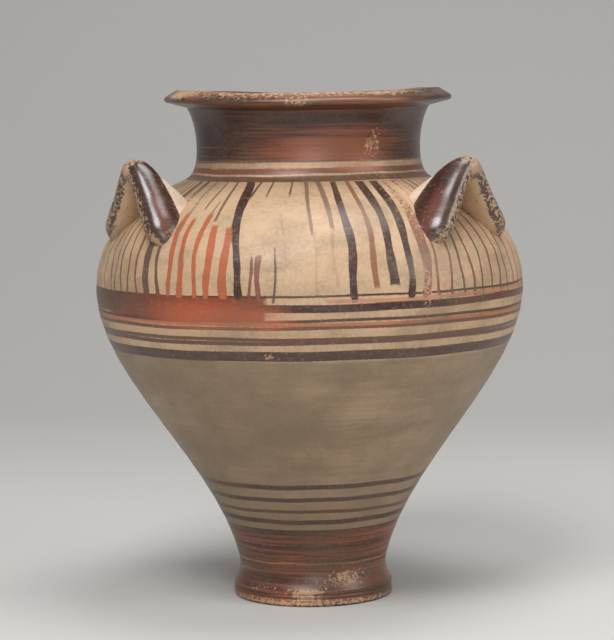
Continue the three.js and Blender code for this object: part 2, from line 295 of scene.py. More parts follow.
@dataclass
class Profile:
    """The outline of the jar's wall, shared by every turned piece and by what sits on it.

    The outside is four Bezier curves end to end: out from the waist to the belly, in over the shoulder to
    the neck, in to the throat, and out to the lip. The inside is the outside moved inwards by the wall,
    square to itself.

    Attributes:
        waist_lean: how far the wall leans out at the waist, in degrees.
        shoulder_slope: how far the shoulder falls at the neck, in degrees.
        waist_pull, under_belly_pull, over_belly_pull, shoulder_pull: how far each curve keeps its first or
            last direction, in millimetres.
        throat_bend, throat, flare_bend: heights above the neck's joint, in millimetres.
        lower_steps, shoulder_steps, neck_steps: the steps of the curves.
        inner_steps: the steps up the inside of one ring of wall.
        outer, inner: the two outlines, as points of radius and height.
    """

    waist_lean: float = 12.0
    shoulder_slope: float = 24.0
    waist_pull: float = 92.0
    under_belly_pull: float = 78.0
    over_belly_pull: float = 38.0
    shoulder_pull: float = 67.0
    throat_bend: float = 4.5
    throat: float = 26.5
    flare_bend: float = 48.5
    lower_steps: int = 120
    shoulder_steps: int = 90
    neck_steps: int = 24
    inner_steps: int = 10
    outer: Outline = field(init=False)
    inner: Outline = field(init=False)

    def __post_init__(self) -> None:
        """Works out the outside, and the inside from it."""
        lean, slope = math.radians(self.waist_lean), math.radians(self.shoulder_slope)
        lower = bezier([
            (WAIST_RADIUS, WAIST),
            (WAIST_RADIUS + self.waist_pull * math.sin(lean), WAIST + self.waist_pull * math.cos(lean)),
            (BELLY_RADIUS, BELLY - self.under_belly_pull),
            (BELLY_RADIUS, BELLY),
        ], self.lower_steps)
        pull_out, pull_down = self.shoulder_pull * math.cos(slope), self.shoulder_pull * math.sin(slope)
        shoulder = bezier([
            (BELLY_RADIUS, BELLY),
            (BELLY_RADIUS, BELLY + self.over_belly_pull),
            (NECK_BASE_RADIUS + pull_out, NECK - pull_down),
            (NECK_BASE_RADIUS, NECK),
        ], self.shoulder_steps)
        throat = (THROAT_RADIUS, NECK + self.throat)
        into, out_of = (THROAT_RADIUS, NECK + self.throat_bend), (THROAT_RADIUS, NECK + self.flare_bend)
        base = bezier([(NECK_BASE_RADIUS, NECK), into, throat], self.neck_steps)
        flare = bezier([throat, out_of, (NECK_TOP_RADIUS, LIP)], self.neck_steps)
        self.outer = np.vstack([lower, shoulder[1:], base[1:], flare[1:]])
        run = np.gradient(self.outer, axis=0)
        run /= np.linalg.norm(run, axis=1)[:, None]
        inner = self.outer + WALL * np.stack([-run[:, 1], run[:, 0]], 1)
        kept = (inner[:, 1] > FLOOR_TOP + FLOOR_CORNER) & (inner[:, 1] < LIP - WALL / 2)
        self.inner = np.vstack([inner[kept], [(MOUTH_RADIUS, CREST - MOUTH_ROUND)]])
        self.inner = self.inner[np.argsort(self.inner[:, 1])]

    def radius(self, height: np.ndarray) -> np.ndarray:
        """Gives the outside radius at each height."""
        return np.interp(height, self.outer[:, 1], self.outer[:, 0])

    def inside(self, height: np.ndarray | float) -> np.ndarray | float:
        """Gives the inside radius at each height."""
        return np.interp(height, self.inner[:, 1], self.inner[:, 0])

    def height(self, radius: np.ndarray) -> np.ndarray:
        """Gives the height of the shoulder's outside.

        Args:
            radius: the radii to look at, from the neck's base to the belly.

        Returns:
            The height at each radius.
        """
        part = self.outer[self.outer[:, 1] >= BELLY]
        part = part[part[:, 1] <= NECK]
        return np.interp(radius, part[::-1, 0], part[::-1, 1])

    def ring(self, low: float, high: float, steps: Sequence[float]) -> Outline:
        """Makes the closed outline of a ring of wall.

        Args:
            low, high: the heights of its two joints.
            steps: the heights of the outside points.

        Returns:
            Points of radius and height, from the lower outside edge round to the lower inside edge.
        """
        out = np.unique(np.concatenate([[low, high], [step for step in steps if low < step < high]]))
        back = np.linspace(high, low, self.inner_steps + 1)
        return np.vstack([np.stack([self.radius(out), out], 1), np.stack([self.inside(back), back], 1)])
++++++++
● **Written task**:
Word for word, quote all of the data above.

● **Answer for this exercise**:
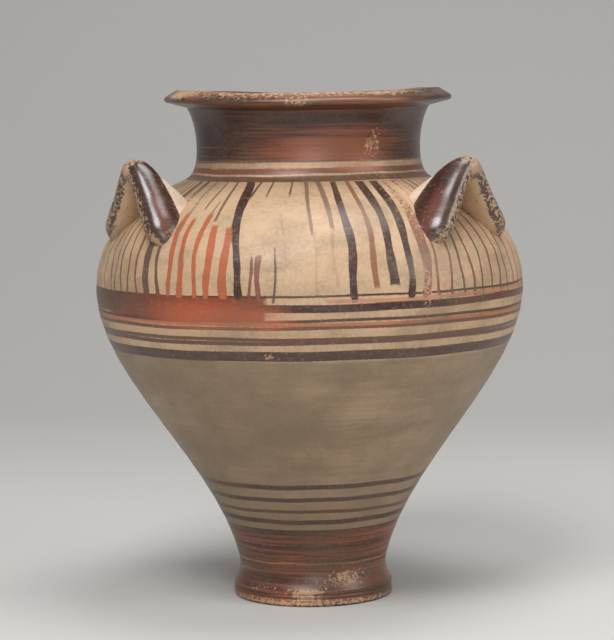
Continue the three.js and Blender code for this object: part 2, from line 295 of scene.py. More parts follow.
@dataclass
class Profile:
    """The outline of the jar's wall, shared by every turned piece and by what sits on it.

    The outside is four Bezier curves end to end: out from the waist to the belly, in over the shoulder to
    the neck, in to the throat, and out to the lip. The inside is the outside moved inwards by the wall,
    square to itself.

    Attributes:
        waist_lean: how far the wall leans out at the waist, in degrees.
        shoulder_slope: how far the shoulder falls at the neck, in degrees.
        waist_pull, under_belly_pull, over_belly_pull, shoulder_pull: how far each curve keeps its first or
            last direction, in millimetres.
        throat_bend, throat, flare_bend: heights above the neck's joint, in millimetres.
        lower_steps, shoulder_steps, neck_steps: the steps of the curves.
        inner_steps: the steps up the inside of one ring of wall.
        outer, inner: the two outlines, as points of radius and height.
    """

    waist_lean: float = 12.0
    shoulder_slope: float = 24.0
    waist_pull: float = 92.0
    under_belly_pull: float = 78.0
    over_belly_pull: float = 38.0
    shoulder_pull: float = 67.0
    throat_bend: float = 4.5
    throat: float = 26.5
    flare_bend: float = 48.5
    lower_steps: int = 120
    shoulder_steps: int = 90
    neck_steps: int = 24
    inner_steps: int = 10
    outer: Outline = field(init=False)
    inner: Outline = field(init=False)

    def __post_init__(self) -> None:
        """Works out the outside, and the inside from it."""
        lean, slope = math.radians(self.waist_lean), math.radians(self.shoulder_slope)
        lower = bezier([
            (WAIST_RADIUS, WAIST),
            (WAIST_RADIUS + self.waist_pull * math.sin(lean), WAIST + self.waist_pull * math.cos(lean)),
            (BELLY_RADIUS, BELLY - self.under_belly_pull),
            (BELLY_RADIUS, BELLY),
        ], self.lower_steps)
        pull_out, pull_down = self.shoulder_pull * math.cos(slope), self.shoulder_pull * math.sin(slope)
        shoulder = bezier([
            (BELLY_RADIUS, BELLY),
            (BELLY_RADIUS, BELLY + self.over_belly_pull),
            (NECK_BASE_RADIUS + pull_out, NECK - pull_down),
            (NECK_BASE_RADIUS, NECK),
        ], self.shoulder_steps)
        throat = (THROAT_RADIUS, NECK + self.throat)
        into, out_of = (THROAT_RADIUS, NECK + self.throat_bend), (THROAT_RADIUS, NECK + self.flare_bend)
        base = bezier([(NECK_BASE_RADIUS, NECK), into, throat], self.neck_steps)
        flare = bezier([throat, out_of, (NECK_TOP_RADIUS, LIP)], self.neck_steps)
        self.outer = np.vstack([lower, shoulder[1:], base[1:], flare[1:]])
        run = np.gradient(self.outer, axis=0)
        run /= np.linalg.norm(run, axis=1)[:, None]
        inner = self.outer + WALL * np.stack([-run[:, 1], run[:, 0]], 1)
        kept = (inner[:, 1] > FLOOR_TOP + FLOOR_CORNER) & (inner[:, 1] < LIP - WALL / 2)
        self.inner = np.vstack([inner[kept], [(MOUTH_RADIUS, CREST - MOUTH_ROUND)]])
        self.inner = self.inner[np.argsort(self.inner[:, 1])]

    def radius(self, height: np.ndarray) -> np.ndarray:
        """Gives the outside radius at each height."""
        return np.interp(height, self.outer[:, 1], self.outer[:, 0])

    def inside(self, height: np.ndarray | float) -> np.ndarray | float:
        """Gives the inside radius at each height."""
        return np.interp(height, self.inner[:, 1], self.inner[:, 0])

    def height(self, radius: np.ndarray) -> np.ndarray:
        """Gives the height of the shoulder's outside.

        Args:
            radius: the radii to look at, from the neck's base to the belly.

        Returns:
            The height at each radius.
        """
        part = self.outer[self.outer[:, 1] >= BELLY]
        part = part[part[:, 1] <= NECK]
        return np.interp(radius, part[::-1, 0], part[::-1, 1])

    def ring(self, low: float, high: float, steps: Sequence[float]) -> Outline:
        """Makes the closed outline of a ring of wall.

        Args:
            low, high: the heights of its two joints.
            steps: the heights of the outside points.

        Returns:
            Points of radius and height, from the lower outside edge round to the lower inside edge.
        """
        out = np.unique(np.concatenate([[low, high], [step for step in steps if low < step < high]]))
        back = np.linspace(high, low, self.inner_steps + 1)
        return np.vstack([np.stack([self.radius(out), out], 1), np.stack([self.inside(back), back], 1)])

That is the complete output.